Step back in time to 1850s Placerville during the holidays, and you would see the beginnings of the more familiar customs as well as some traditions that have all but disappeared. Though far from common, folks were placing Christmas trees in their homes. Some folks, following the German custom from which the Christmas tree originated, placed the tree on a table. Still, others placed it on the floor. These trees were commonly decorated with various fruits and homemade ornaments. Candles placed on the boughs of the trees would become common in the late 1850s, while glass ornaments, originating in Europe, wouldn’t catch on until decades later. Santa Claus was hardly the cultural icon he is today, and shared the gift bearer status with the likes of Father Christmas and Kris-Kringle. Gift giving was quite common at this point, and so was commercialization, though it wasn’t near the fever pitch it has reached in modern times. In many ways, the early “traditional” Christmas of the 1850s was similar, and yet unlike, the Christmas of the present.

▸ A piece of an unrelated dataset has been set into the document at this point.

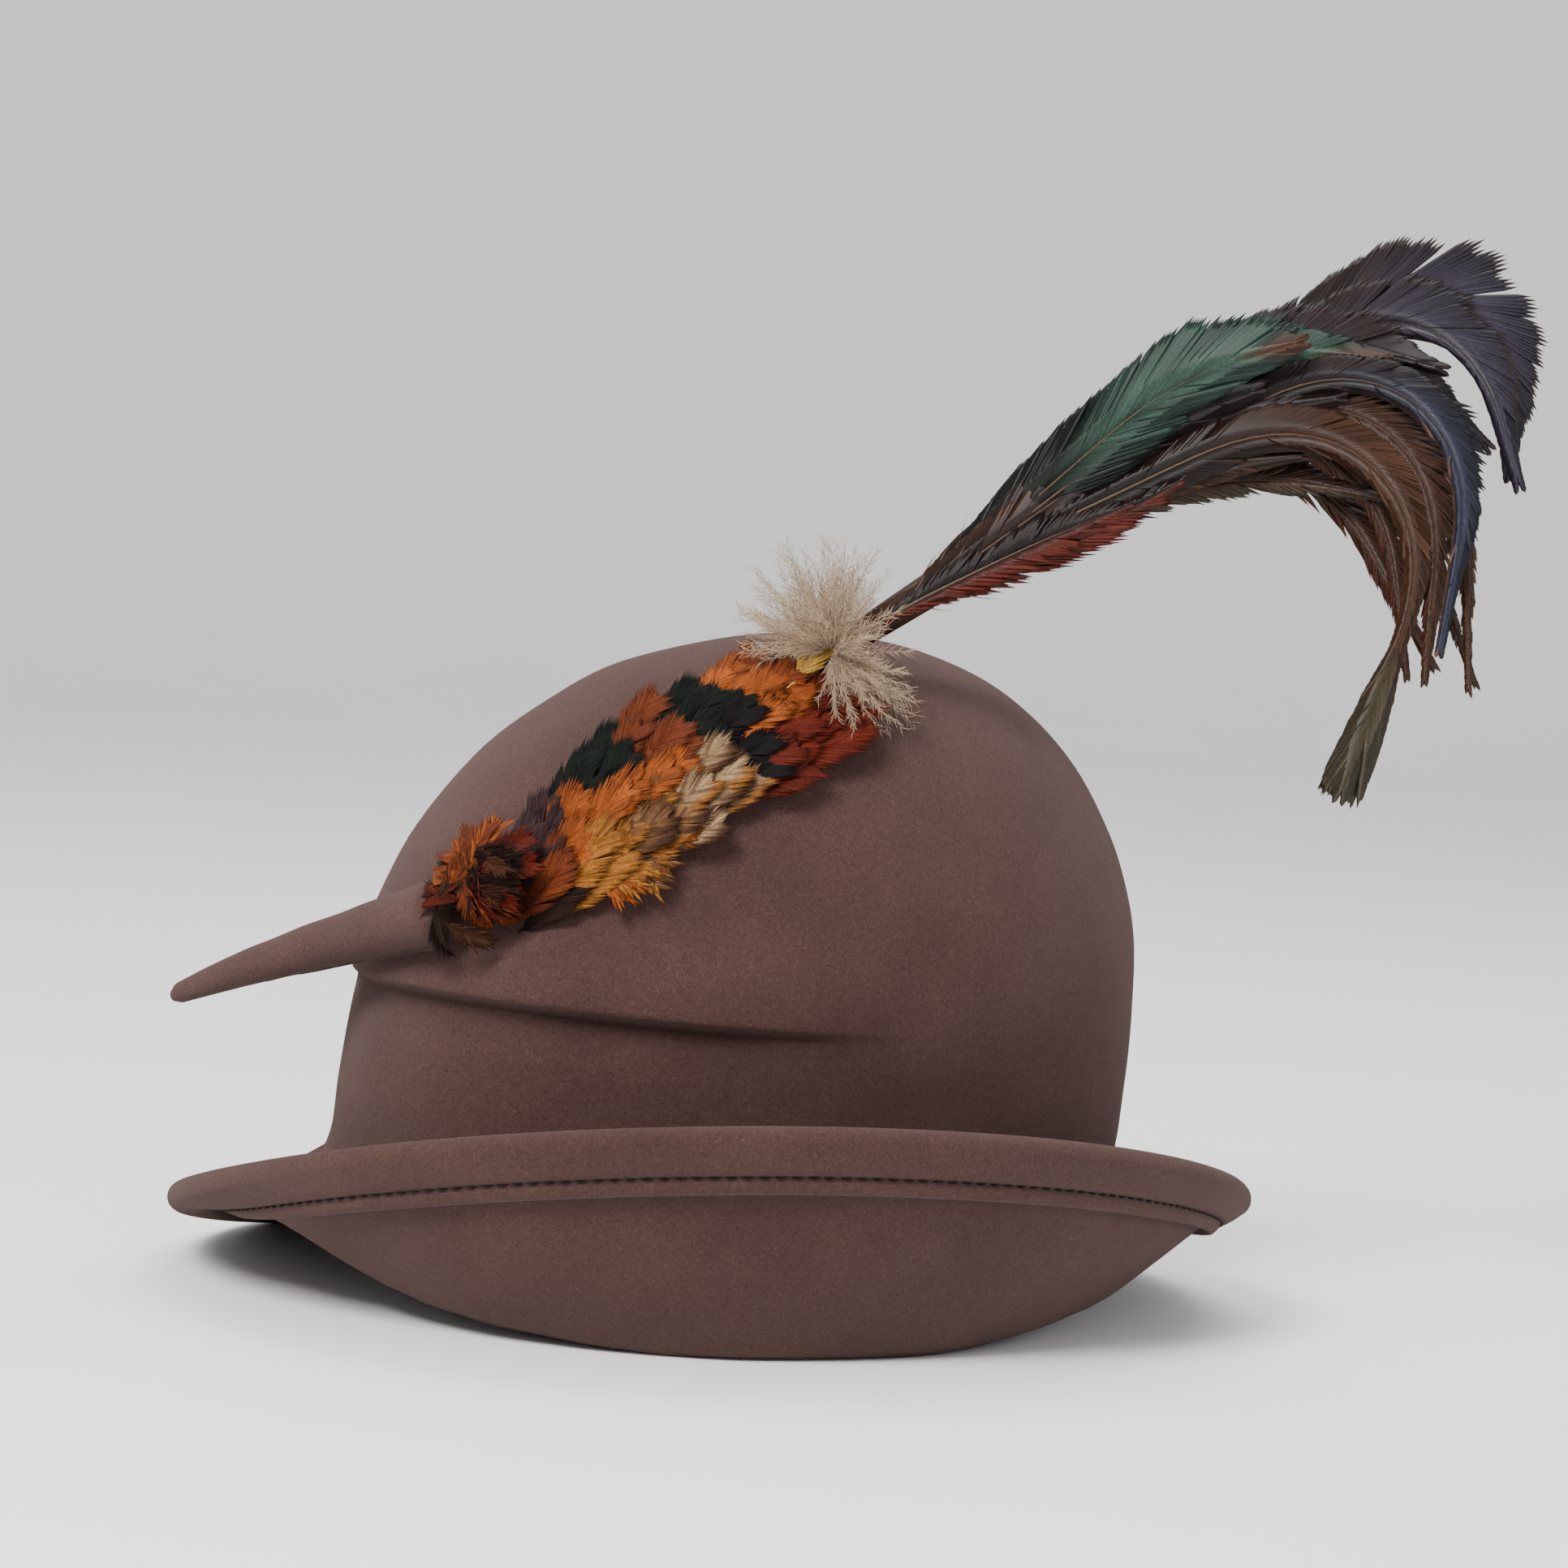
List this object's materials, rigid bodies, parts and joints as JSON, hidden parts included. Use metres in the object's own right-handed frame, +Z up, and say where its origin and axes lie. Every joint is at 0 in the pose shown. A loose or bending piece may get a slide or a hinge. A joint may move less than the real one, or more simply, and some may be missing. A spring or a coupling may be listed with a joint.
{
  "type": "wool felt hat",
  "caption": "Round-crowned wool felt hat, brim turned up at one side and down at the other, with a rolled felt stem and a feather plume.",
  "frame": {"origin": "on the surface the hat rests on, under the middle of the bounding box", "axes": "+Z up from the surface, -Y to the front of the hat, +X to the wearer's left"},
  "size_m": [0.2646, 0.2536, 0.2452],
  "materials": {
    "wool_felt": "mauve-brown wool felt with a short nap",
    "rust_feather": "rust and black pheasant feathers",
    "cream_down": "cream down",
    "dark_feather": "brown, black, green and violet tail feathers with a sheen"
  },
  "bodies": {
    "root": {"felt_body": "wool_felt", "felt_stem": "wool_felt", "feather_pad": "rust_feather", "cream_fluff": "cream_down", "tail_plume": "dark_feather"}
  },
  "joints": []
}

Interestingly enough, if you want to see how Christmas was celebrated our area over a century ago you do not need a time machine. A drive to Coloma on the either the 13th or the 14th of December would suffice. Musicians wearing top hats wander about performing merry melodies, young children wearing period clothing make dolls from cornhusks, and the scent of roasting chestnuts and baked sundries, carried by the cool winter air, and into to the nose of passersby. Wreaths are handmade, as are other such arts and crafts featured at the various booths and tables. Volunteers, all dressed for the occasion, walk about, telling Christmas stories or giving demonstrations of various trades and crafts that were done during the 1850s. For children, there’s toy making, various period games to learn and play, and a special appearance from Santa and Mrs. Claus. Additionally, horse-drawn carriage rides are offered so patrons can enjoy the festivities in style. A steaming cup of hot apple cider will no doubt make a perfect end to a perfect day.

Nothing beats an old-fashioned country Christmas celebration. Perhaps, after considering the origins of our modern customs of Christmas, getting back and celebrating the roots of the holiday can be just as fun as celebrating the holiday itself.